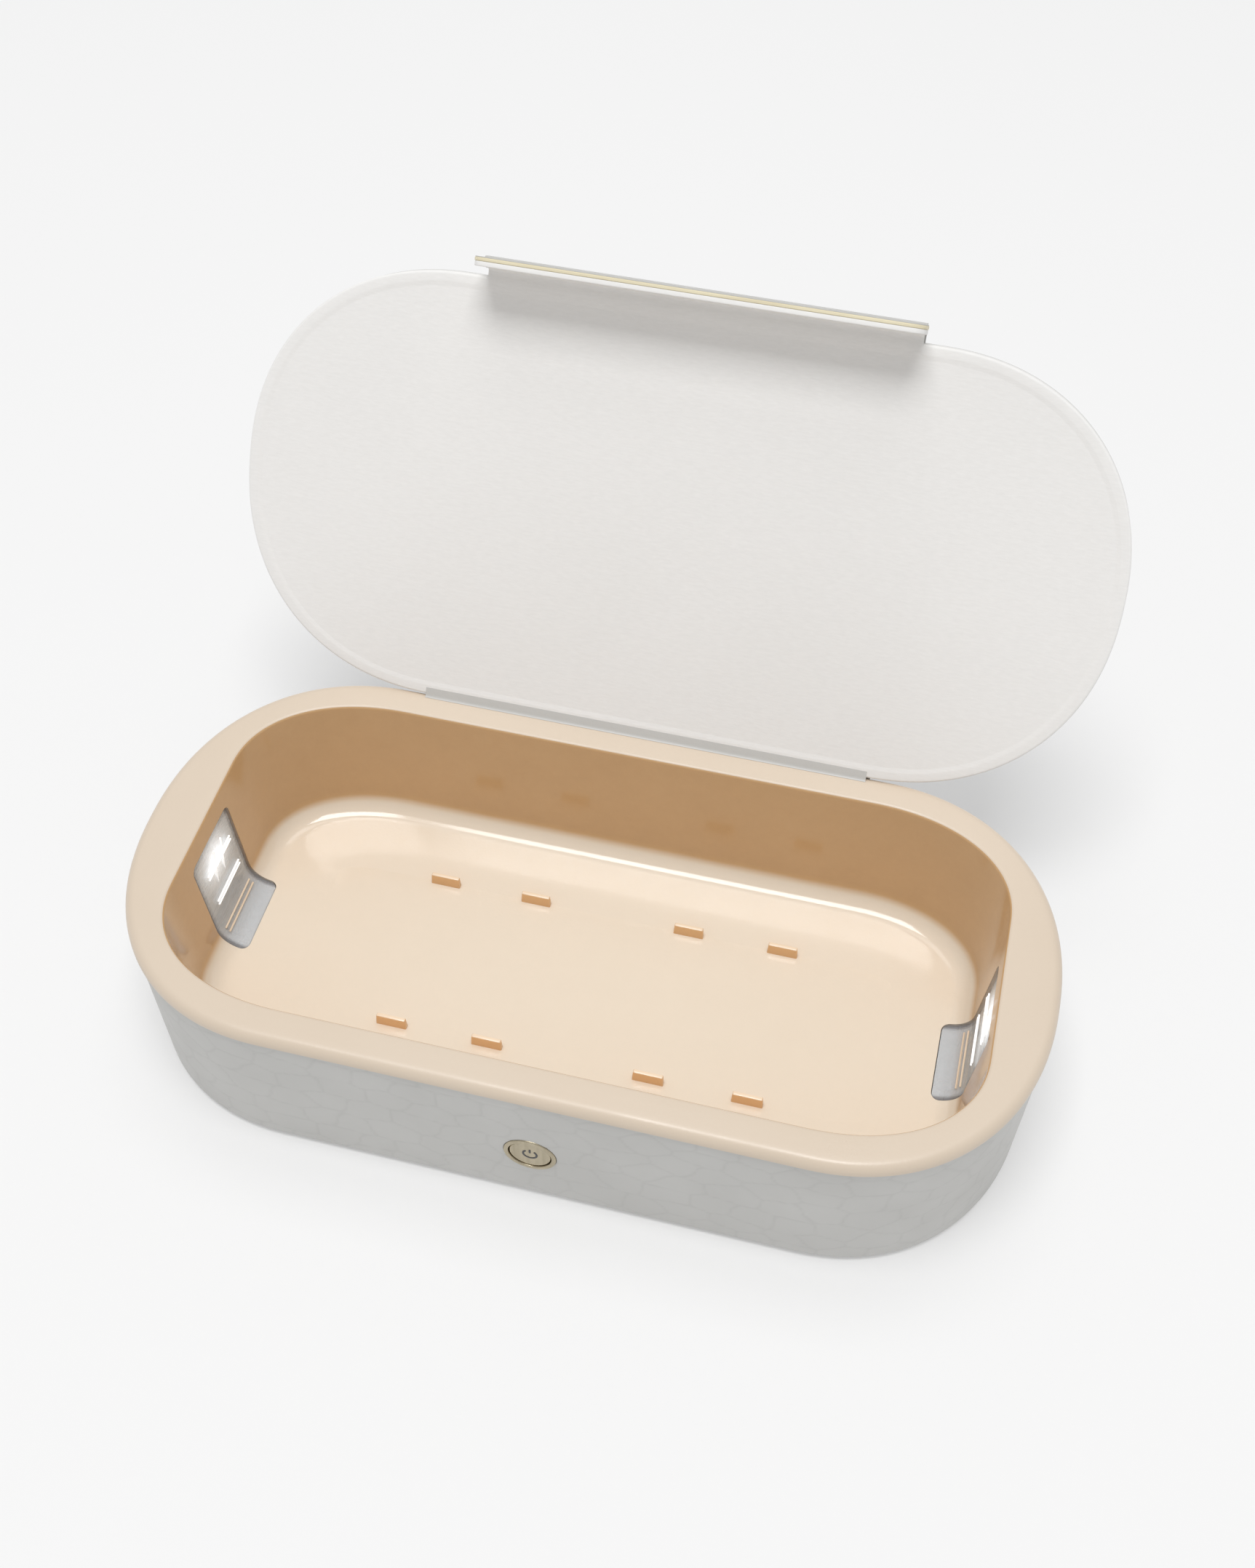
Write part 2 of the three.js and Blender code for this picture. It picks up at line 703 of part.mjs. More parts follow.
function addElectronics(group) {
  addPiece(group, 'control_board', controlBoard(), 'circuit');
  const tactLow = [-TACT_HALF_SIZE, TACT_FRONT, BUTTON_HEIGHT - TACT_HALF_SIZE];
  const tactHigh = [TACT_HALF_SIZE, BOARD_FRONT - GAP, BUTTON_HEIGHT + TACT_HALF_SIZE];
  addPiece(group, 'tact_switch', block(tactLow, tactHigh), 'foam');
  [-CONTROL_SCREW_X, CONTROL_SCREW_X].forEach((x, index) => {
    const screw = screwSolid(...BOARD_SCREW).rotateX(-Math.PI / 2);
    screw.translate(x, BOARD_FRONT - 1.1, CONTROL_SCREW_Z);
    addPiece(group, `board_screw_${index + 1}`, screw, 'steel');
  });
  const sensorLow = [SENSOR_X[0], SENSOR_Y[0], SENSOR_Z[0]];
  const sensorHigh = [SENSOR_X[1], SENSOR_Y[1], SENSOR_Z[1]];
  addPiece(group, 'lid_sensor', block(sensorLow, sensorHigh), 'foam');

  const boardTop = PORT_HEIGHT - PORT_HALF_HEIGHT - GAP;
  const boardLow = [-POWER_HALF_LENGTH, POWER_Y[0], boardTop - BOARD_THICKNESS];
  addPiece(group, 'power_board', block(boardLow, [POWER_HALF_LENGTH, POWER_Y[1], boardTop]), 'circuit');
  addPiece(group, 'usb_socket', usbSocket(), 'steel');
  addPiece(group, 'port_frame', portFrame(), 'shell');

  const cellLow = [-CELL_HALF_LENGTH, CELL_Y[0], COVER_TOP + GAP];
  addPiece(group, 'battery', block(cellLow, [CELL_HALF_LENGTH, CELL_Y[1], CELL_TOP]), 'battery');
  const padHalfLength = CELL_HALF_LENGTH - CELL_PAD_MARGIN;
  const padLow = [-padHalfLength, CELL_Y[0] + CELL_PAD_MARGIN, CELL_TOP + GAP];
  const padHigh = [padHalfLength, CELL_Y[1] - CELL_PAD_MARGIN, CELL_PAD_TOP];
  addPiece(group, 'battery_pad', block(padLow, padHigh), 'foam');
}

// A flat steel tube, closed at its inner end.
function usbSocket() {
  const outer = roundedRectangle(PORT_HALF_LENGTH, PORT_HALF_HEIGHT, PORT_HALF_HEIGHT - 0.05);
  const wall = 0.4;
  const innerRadius = PORT_HALF_HEIGHT - wall;
  const inner = roundedRectangle(PORT_HALF_LENGTH - wall, innerRadius, innerRadius - 0.05);
  const mouth = BODY_HALF_WIDTH - 2;
  const body = frontPlate(outer, mouth - 7, mouth, PORT_HEIGHT, 4);
  const hollow = frontPlate(inner, mouth - 6, mouth + 1, PORT_HEIGHT, 4);
  return combine(body, [], [hollow]);
}

// Trim ring round the charging port, let into the leather.
function portFrame() {
  const face = BODY_HALF_WIDTH - tapered(LEATHER_INSET, PORT_HEIGHT) + 0.2;
  const back = BODY_HALF_WIDTH - tapered(SHELL_INSET, PORT_HEIGHT) + GAP;
  const outerRadius = PORT_HALF_HEIGHT + 2.3;
  const outer = roundedRectangle(PORT_HALF_LENGTH + 2.3, outerRadius, outerRadius - 0.05);
  const innerRadius = PORT_HALF_HEIGHT + 0.5;
  outer.holes.push(roundedRectangle(PORT_HALF_LENGTH + 0.5, innerRadius, innerRadius - 0.05));
  return frontPlate(outer, back, face, PORT_HEIGHT, 4);
}

// ---- wires ----

function tube(points, radius, steps) {
  const curve = new THREE.CatmullRomCurve3(points.map((point) => new THREE.Vector3(...point)));
  const section = new THREE.Shape();
  section.absarc(0, 0, radius, 0, 2 * Math.PI);
  const settings = { steps, bevelEnabled: false, extrudePath: curve, curveSegments: 4 };
  return new THREE.ExtrudeGeometry(section, settings);
}

// A lead from the control board round the inside of the shell to a lamp board.
function lampCable(side) {
  const quarter = bodyOutline(CABLE_INSET).slice(3 * (ARC_STEPS + 1));
  const route = quarter.map(([x, y]) => [side * x, y, CABLE_HEIGHT]);
  const start = [side * (CONTROL_HALF_LENGTH + 1.5), -(BODY_HALF_WIDTH - CABLE_INSET), CABLE_HEIGHT];
  const bend = route.slice(0, ARC_STEPS - 1);
  return tube([start, ...bend], CABLE_RADIUS, 36);
}

function addWires(group) {
  addPiece(group, 'lamp_cable_left', lampCable(-1), 'cable');
  addPiece(group, 'lamp_cable_right', lampCable(1), 'cable');
  const start = [0, CELL_Y[1] + 0.6, LEAD_HEIGHT];
  const end = [0, POWER_Y[0] - 0.4, LEAD_HEIGHT];
  const lead = tube([start, [-1, 20, LEAD_HEIGHT], [1, 27, LEAD_HEIGHT], end], CABLE_RADIUS, 12);
  addPiece(group, 'battery_lead', lead, 'cable');
}

// ---- closure plates and leather hinge on the body ----

function addClosure(group) {
  const z = HINGE_Z + 1 - MAGNET_DISTANCE;
  const inside = -(BODY_HALF_WIDTH - tapered(SHELL_INNER, z)) + GAP;
  [-MAGNET_X, MAGNET_X].forEach((x, index) => {
    const disc = along(post(PLATE_RADIUS, 0, PLATE_THICKNESS), 'y');
    disc.translate(x, inside + PLATE_THICKNESS / 2, z);
    addPiece(group, `strike_plate_${index + 1}`, disc, 'steel');
  });
}

// The half of the leather hinge that is bonded to the back wall.
function hingeStrip() {
  const face = BODY_HALF_WIDTH - LEATHER_INSET + GAP;
  const halfHeight = HINGE_STRIP_HEIGHT / 2;
  const strip = roundedRectangle(HINGE_HALF_LENGTH, halfHeight, 2);
  return frontPlate(strip, face, face + LID_SKIN, WALL_TOP - halfHeight, 3);
}

// ---- lid, drawn closed with the hinge line on the group's X axis ----

function lidRing(inset, z) {
  return { points: lidOutline(inset), z };
}

// Outer skin, folded round the edge and turned in as a margin on the inside.
function lidLeather() {
  const top = LID_THICKNESS;
  const inner = LID_SKIN + 0.2;
  return loft([
    lidRing(inner, top - LID_SKIN),
    lidRing(inner, LID_SKIN),
    lidRing(LID_MARGIN, LID_SKIN),
    lidRing(LID_MARGIN, 0),
    lidRing(0.7, 0),
    lidRing(0, 0.7),
    lidRing(0, top - 0.8),
    lidRing(0.8, top),
  ]);
}

function addLid(lid) {
  const boardLow = LID_SKIN + GAP;
  const boardHigh = LID_THICKNESS - LID_SKIN - GAP;
  const boardInset = LID_SKIN + 0.2 + GAP;
  const board = loft([lidRing(boardInset, boardLow), lidRing(boardInset, boardHigh)]);
  const pocket = post(LID_MAGNET_RADIUS + GAP, 0, LID_THICKNESS, LID_MAGNET_X, LID_MAGNET_Y);
  addPiece(lid, 'lid_board', combine(board, [], [pocket]), 'board');
  addPiece(lid, 'lid_leather', lidLeather(), 'leather');
  const lining = loft([lidRing(LID_MARGIN + GAP, 0), lidRing(LID_MARGIN + GAP, LID_SKIN)]);
  addPiece(lid, 'lid_lining', lining, 'lining');
  const magnet = post(LID_MAGNET_RADIUS, boardLow, boardHigh, LID_MAGNET_X, LID_MAGNET_Y);
  addPiece(lid, 'lid_magnet', magnet, 'steel');
}

// ---- closing flap, drawn flat with its crease on the group's X axis ----

function flapOutline(inset) {
  const near = 0.6;
  const halfDepth = (FLAP_DEPTH - near) / 2;
  const shape = roundedRectangle(FLAP_HALF_LENGTH - inset, halfDepth - inset, FLAP_CORNER - inset);
  return { shape, y: -near - halfDepth };
}

function flapLayer(inset, low, high) {
  const { shape, y } = flapOutline(inset);
  return plate(shape, low, high, 4).translate(0, y, 0);
}

function addFlap(flap) {
  const boardLow = FLAP_SKIN + GAP;
  const boardHigh = FLAP_THICKNESS - FLAP_SKIN - GAP;
  const pockets = [-MAGNET_X, MAGNET_X].map((x) => {
    return post(FLAP_MAGNET_RADIUS + GAP, boardLow - 1, boardHigh + 1, x, -MAGNET_DISTANCE);
  });
  addPiece(flap, 'flap_lining', flapLayer(0, 0, FLAP_SKIN), 'lining');
  addPiece(flap, 'flap_board', combine(flapLayer(0.2, boardLow, boardHigh), [], pockets), 'board');
  addPiece(flap, 'flap_leather', flapLayer(0, FLAP_THICKNESS - FLAP_SKIN, FLAP_THICKNESS), 'leather');
  [-MAGNET_X, MAGNET_X].forEach((x, index) => {
    const disc = post(FLAP_MAGNET_RADIUS, boardLow, boardHigh, x, -MAGNET_DISTANCE);
    addPiece(flap, `flap_magnet_${index + 1}`, disc, 'steel');
  });
}

// ---- assembly ----

const group = new THREE.Group();
addPiece(group, 'inner_tray', innerTray(), 'tray');
addPiece(group, 'outer_shell', outerShell(), 'shell');
addPiece(group, 'leather_wrap', leatherWrap(), 'leather');
addPiece(group, 'hinge_strip', hingeStrip(), 'leather');
addBase(group);
addLamp(group, -1, 'left');
addLamp(group, 1, 'right');
addButton(group);
addElectronics(group);
addWires(group);
addClosure(group);

const lid = new THREE.Group();
lid.position.set(0, HINGE_Y, HINGE_Z);
lid.rotation.x = THREE.MathUtils.degToRad(-LID_OPEN_ANGLE);
group.add(lid);
addLid(lid);

const flap = new THREE.Group();
flap.position.set(0, -CREASE_DISTANCE, LID_THICKNESS - FLAP_THICKNESS);
flap.rotation.x = THREE.MathUtils.degToRad(FLAP_BEND_ANGLE);
lid.add(flap);
addFlap(flap);

export default group;
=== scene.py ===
"""Looks of the toothbrush sanitizer case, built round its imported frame.

Lengths are in millimetres until a mesh or a material is made, which scales them to metres.
X runs along the case, -Y is the front and +Z is up. The lid and the flap are shaped in their
own frames, closed and flat, and then set at the angles that they rest at.
"""
import json
import math

import bmesh
import bpy
import numpy as np
from mathutils import Matrix, Vector


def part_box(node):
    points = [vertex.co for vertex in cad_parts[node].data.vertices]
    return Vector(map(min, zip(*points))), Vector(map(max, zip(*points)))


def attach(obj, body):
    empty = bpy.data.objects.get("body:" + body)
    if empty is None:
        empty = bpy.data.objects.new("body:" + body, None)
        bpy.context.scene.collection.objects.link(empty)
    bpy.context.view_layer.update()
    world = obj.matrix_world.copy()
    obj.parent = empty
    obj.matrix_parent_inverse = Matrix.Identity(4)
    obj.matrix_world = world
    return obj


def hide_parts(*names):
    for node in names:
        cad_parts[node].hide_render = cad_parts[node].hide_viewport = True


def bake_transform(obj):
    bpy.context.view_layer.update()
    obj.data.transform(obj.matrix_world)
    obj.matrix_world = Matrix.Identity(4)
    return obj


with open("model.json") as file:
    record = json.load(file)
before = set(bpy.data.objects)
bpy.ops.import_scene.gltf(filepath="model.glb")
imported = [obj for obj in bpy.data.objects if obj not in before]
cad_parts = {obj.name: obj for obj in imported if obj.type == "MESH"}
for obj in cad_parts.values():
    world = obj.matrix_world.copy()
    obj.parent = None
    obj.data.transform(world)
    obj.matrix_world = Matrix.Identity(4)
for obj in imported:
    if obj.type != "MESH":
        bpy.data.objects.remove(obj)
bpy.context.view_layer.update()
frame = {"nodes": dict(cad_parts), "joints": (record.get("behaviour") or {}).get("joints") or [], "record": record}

MM = 0.001


def box_mm(node):
    """Lowest and highest corners of a CAD node, in millimetres."""
    low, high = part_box(node)
    return np.array(low) / MM, np.array(high) / MM


def joint(name):
    return next(found for found in frame["joints"] if found["name"] == name)


# ---- driving dimensions: from the frame where it has them, otherwise as the CAD has them ----

# The body's outline has superelliptic corners, and its walls draw in towards the base.
BODY_HALF_LENGTH, BODY_HALF_WIDTH, BODY_HEIGHT = box_mm("inner_tray")[1]
BODY_CORNER_LENGTH = 53
END_STRAIGHT = 0.5
CORNER_POWER = 2.18
BODY_TAPER = 0.9
RIM_THICKNESS = 3.4
RIM_EDGE_RADIUS = 2.6
RIM_FINISH_DEPTH = 0.35

# Insets are measured inwards from the opening's outline at the rim. The floor's tone gives way
# to the walls' deeper tone, which is painted shade, between the two heights given for it below.
OPENING_HALF_LENGTH = 105
OPENING_HALF_WIDTH = 49.7
OPENING_CORNER_LENGTH = 40
OPENING_CORNER_WIDTH = 29.2
LIP_RADIUS = 1.1
WALL_FOOT_INSET = 3.4
WALL_FOOT_HEIGHT = 12.1
WALL_FOOT_RADIUS = 7
FLOOR_HEIGHT = 10.5
FLOOR_BAND = 25.5
FLOOR_RADIUS = 6
TRAY_WALL = 1.6
PAINTED_SHADE_HEIGHTS = (14.2, 16.8)

RIB_LENGTH = 8
RIB_THICKNESS = 1.2
RIB_HEIGHT = 3.6
RIB_FOOT = 1.2
RIB_CORNER = 0.25
RIB_X = (22, 48.5)
RIB_Y = 24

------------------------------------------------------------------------

Begin with the line containing "const lid = new THREE.Group();", end with the line containing "points = [vertex.co", and transcribe exactly every line in that span, with nothing added.

const lid = new THREE.Group();
lid.position.set(0, HINGE_Y, HINGE_Z);
lid.rotation.x = THREE.MathUtils.degToRad(-LID_OPEN_ANGLE);
group.add(lid);
addLid(lid);

const flap = new THREE.Group();
flap.position.set(0, -CREASE_DISTANCE, LID_THICKNESS - FLAP_THICKNESS);
flap.rotation.x = THREE.MathUtils.degToRad(FLAP_BEND_ANGLE);
lid.add(flap);
addFlap(flap);

export default group;
=== scene.py ===
"""Looks of the toothbrush sanitizer case, built round its imported frame.

Lengths are in millimetres until a mesh or a material is made, which scales them to metres.
X runs along the case, -Y is the front and +Z is up. The lid and the flap are shaped in their
own frames, closed and flat, and then set at the angles that they rest at.
"""
import json
import math

import bmesh
import bpy
import numpy as np
from mathutils import Matrix, Vector


def part_box(node):
    points = [vertex.co for vertex in cad_parts[node].data.vertices]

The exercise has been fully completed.